:: Task material ::
☆ ☆ ☆ ☆ ☆
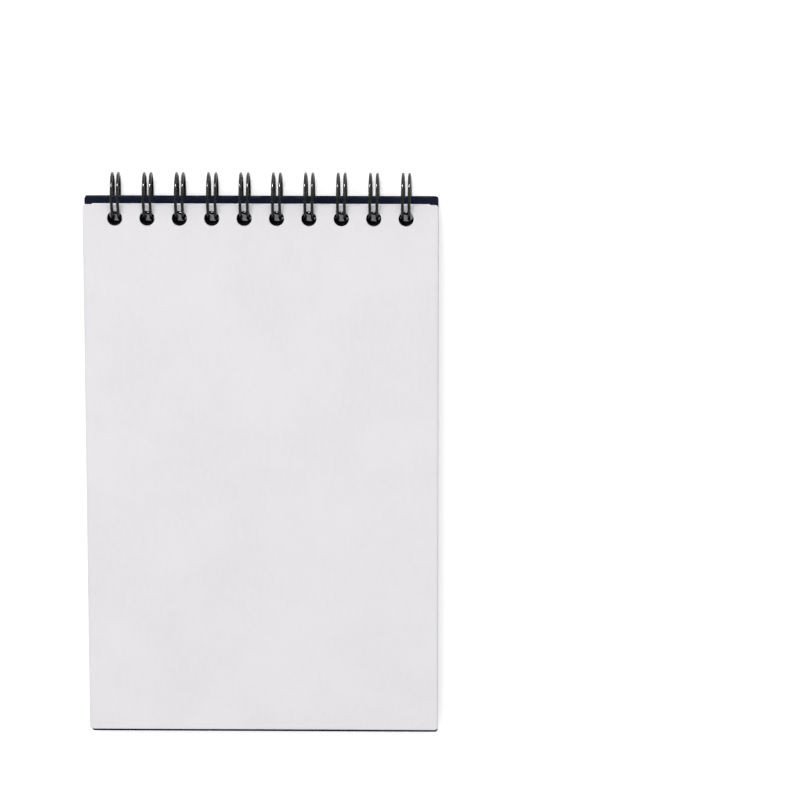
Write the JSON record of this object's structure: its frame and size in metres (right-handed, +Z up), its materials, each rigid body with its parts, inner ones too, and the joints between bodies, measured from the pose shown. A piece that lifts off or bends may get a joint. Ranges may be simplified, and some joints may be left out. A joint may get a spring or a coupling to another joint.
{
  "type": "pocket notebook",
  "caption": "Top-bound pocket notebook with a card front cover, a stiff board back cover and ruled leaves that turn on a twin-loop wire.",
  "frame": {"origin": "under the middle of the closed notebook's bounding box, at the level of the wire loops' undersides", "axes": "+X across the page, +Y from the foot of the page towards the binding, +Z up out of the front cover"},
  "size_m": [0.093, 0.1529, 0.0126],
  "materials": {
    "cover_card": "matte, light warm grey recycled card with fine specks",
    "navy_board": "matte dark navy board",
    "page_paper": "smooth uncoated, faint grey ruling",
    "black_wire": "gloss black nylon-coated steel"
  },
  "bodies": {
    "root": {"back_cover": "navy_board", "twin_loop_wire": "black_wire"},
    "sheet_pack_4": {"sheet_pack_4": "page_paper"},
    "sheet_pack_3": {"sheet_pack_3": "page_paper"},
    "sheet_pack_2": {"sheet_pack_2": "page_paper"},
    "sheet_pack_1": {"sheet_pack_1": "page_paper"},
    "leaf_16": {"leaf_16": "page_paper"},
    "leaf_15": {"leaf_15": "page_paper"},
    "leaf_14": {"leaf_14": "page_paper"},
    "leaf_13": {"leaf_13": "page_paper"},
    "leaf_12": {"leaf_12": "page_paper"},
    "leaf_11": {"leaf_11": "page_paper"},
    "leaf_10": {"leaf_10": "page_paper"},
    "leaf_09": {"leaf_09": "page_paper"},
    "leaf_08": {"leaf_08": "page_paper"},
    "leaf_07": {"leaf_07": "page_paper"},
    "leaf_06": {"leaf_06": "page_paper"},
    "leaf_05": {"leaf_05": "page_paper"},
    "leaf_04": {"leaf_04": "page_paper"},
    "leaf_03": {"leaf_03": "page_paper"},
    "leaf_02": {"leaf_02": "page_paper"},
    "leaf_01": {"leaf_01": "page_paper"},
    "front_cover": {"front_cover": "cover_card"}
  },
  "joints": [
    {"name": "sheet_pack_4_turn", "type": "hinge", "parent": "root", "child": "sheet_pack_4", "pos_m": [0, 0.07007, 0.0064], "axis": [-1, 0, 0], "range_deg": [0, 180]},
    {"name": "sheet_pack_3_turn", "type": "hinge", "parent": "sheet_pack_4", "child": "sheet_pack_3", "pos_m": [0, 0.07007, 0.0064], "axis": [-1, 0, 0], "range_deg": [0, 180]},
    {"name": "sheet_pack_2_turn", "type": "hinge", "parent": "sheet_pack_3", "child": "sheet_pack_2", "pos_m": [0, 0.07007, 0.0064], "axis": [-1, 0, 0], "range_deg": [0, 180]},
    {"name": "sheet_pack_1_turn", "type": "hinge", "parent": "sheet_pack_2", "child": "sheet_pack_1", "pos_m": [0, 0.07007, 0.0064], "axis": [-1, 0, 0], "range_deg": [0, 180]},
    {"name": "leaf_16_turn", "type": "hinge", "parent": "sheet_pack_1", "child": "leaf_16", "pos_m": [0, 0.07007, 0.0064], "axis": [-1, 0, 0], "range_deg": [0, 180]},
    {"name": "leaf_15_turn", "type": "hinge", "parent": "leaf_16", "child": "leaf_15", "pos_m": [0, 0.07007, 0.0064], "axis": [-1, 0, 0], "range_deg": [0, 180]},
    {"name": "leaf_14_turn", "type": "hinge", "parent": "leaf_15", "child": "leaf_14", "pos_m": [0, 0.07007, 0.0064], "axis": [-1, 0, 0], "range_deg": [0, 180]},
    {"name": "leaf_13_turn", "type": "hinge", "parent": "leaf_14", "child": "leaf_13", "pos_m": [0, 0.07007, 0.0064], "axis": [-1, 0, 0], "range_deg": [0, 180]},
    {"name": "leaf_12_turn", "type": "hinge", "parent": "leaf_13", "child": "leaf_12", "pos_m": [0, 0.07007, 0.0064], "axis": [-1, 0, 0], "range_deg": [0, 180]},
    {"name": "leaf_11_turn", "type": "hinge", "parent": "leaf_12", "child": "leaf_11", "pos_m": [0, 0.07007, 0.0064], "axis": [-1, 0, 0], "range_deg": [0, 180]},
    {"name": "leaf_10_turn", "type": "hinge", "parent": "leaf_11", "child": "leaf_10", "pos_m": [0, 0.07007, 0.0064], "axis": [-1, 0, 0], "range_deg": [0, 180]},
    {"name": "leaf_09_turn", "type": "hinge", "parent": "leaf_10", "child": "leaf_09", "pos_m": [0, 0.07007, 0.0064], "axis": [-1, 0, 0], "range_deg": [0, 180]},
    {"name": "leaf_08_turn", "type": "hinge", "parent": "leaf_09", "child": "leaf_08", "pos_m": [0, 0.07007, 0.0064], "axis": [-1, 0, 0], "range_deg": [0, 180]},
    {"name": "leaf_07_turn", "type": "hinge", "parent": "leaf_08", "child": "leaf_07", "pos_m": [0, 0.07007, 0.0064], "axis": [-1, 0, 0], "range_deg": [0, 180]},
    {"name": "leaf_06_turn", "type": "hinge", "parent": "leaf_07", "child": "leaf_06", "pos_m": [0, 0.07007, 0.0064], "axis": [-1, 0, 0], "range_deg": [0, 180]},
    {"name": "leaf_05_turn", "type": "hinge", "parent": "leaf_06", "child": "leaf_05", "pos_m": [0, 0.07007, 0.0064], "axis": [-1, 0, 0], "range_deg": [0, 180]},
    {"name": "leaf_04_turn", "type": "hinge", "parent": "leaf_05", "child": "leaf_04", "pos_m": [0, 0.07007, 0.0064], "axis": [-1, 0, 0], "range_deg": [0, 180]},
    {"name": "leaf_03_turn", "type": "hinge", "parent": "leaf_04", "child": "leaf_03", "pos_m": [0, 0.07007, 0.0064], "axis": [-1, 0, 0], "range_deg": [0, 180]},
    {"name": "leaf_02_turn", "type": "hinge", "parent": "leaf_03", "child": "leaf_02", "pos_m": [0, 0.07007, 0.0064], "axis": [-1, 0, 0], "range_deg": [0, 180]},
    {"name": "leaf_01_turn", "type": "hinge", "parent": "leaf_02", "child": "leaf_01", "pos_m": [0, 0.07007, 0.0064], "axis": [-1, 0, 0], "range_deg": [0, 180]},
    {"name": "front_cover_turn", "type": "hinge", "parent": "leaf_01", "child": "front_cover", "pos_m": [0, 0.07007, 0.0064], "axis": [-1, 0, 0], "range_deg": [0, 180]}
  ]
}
☆ ☆ ☆ ☆ ☆
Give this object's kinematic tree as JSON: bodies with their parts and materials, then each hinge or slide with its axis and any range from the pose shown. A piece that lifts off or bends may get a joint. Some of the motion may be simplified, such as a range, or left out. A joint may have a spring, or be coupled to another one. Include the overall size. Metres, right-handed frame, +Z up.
☆ ☆ ☆ ☆ ☆
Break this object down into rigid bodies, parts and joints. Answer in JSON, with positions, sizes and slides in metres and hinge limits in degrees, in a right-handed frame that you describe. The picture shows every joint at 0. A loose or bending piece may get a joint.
☆ ☆ ☆ ☆ ☆
:: What is being asked ::
Copy each line of the data that contains the word "object".

:: Full response ::
Write the JSON record of this object's structure: its frame and size in metres (right-handed, +Z up), its materials, each rigid body with its parts, inner ones too, and the joints between bodies, measured from the pose shown. A piece that lifts off or bends may get a joint. Ranges may be simplified, and some joints may be left out. A joint may get a spring or a coupling to another joint.
Give this object's kinematic tree as JSON: bodies with their parts and materials, then each hinge or slide with its axis and any range from the pose shown. A piece that lifts off or bends may get a joint. Some of the motion may be simplified, such as a range, or left out. A joint may have a spring, or be coupled to another one. Include the overall size. Metres, right-handed frame, +Z up.
Break this object down into rigid bodies, parts and joints. Answer in JSON, with positions, sizes and slides in metres and hinge limits in degrees, in a right-handed frame that you describe. The picture shows every joint at 0. A loose or bending piece may get a joint.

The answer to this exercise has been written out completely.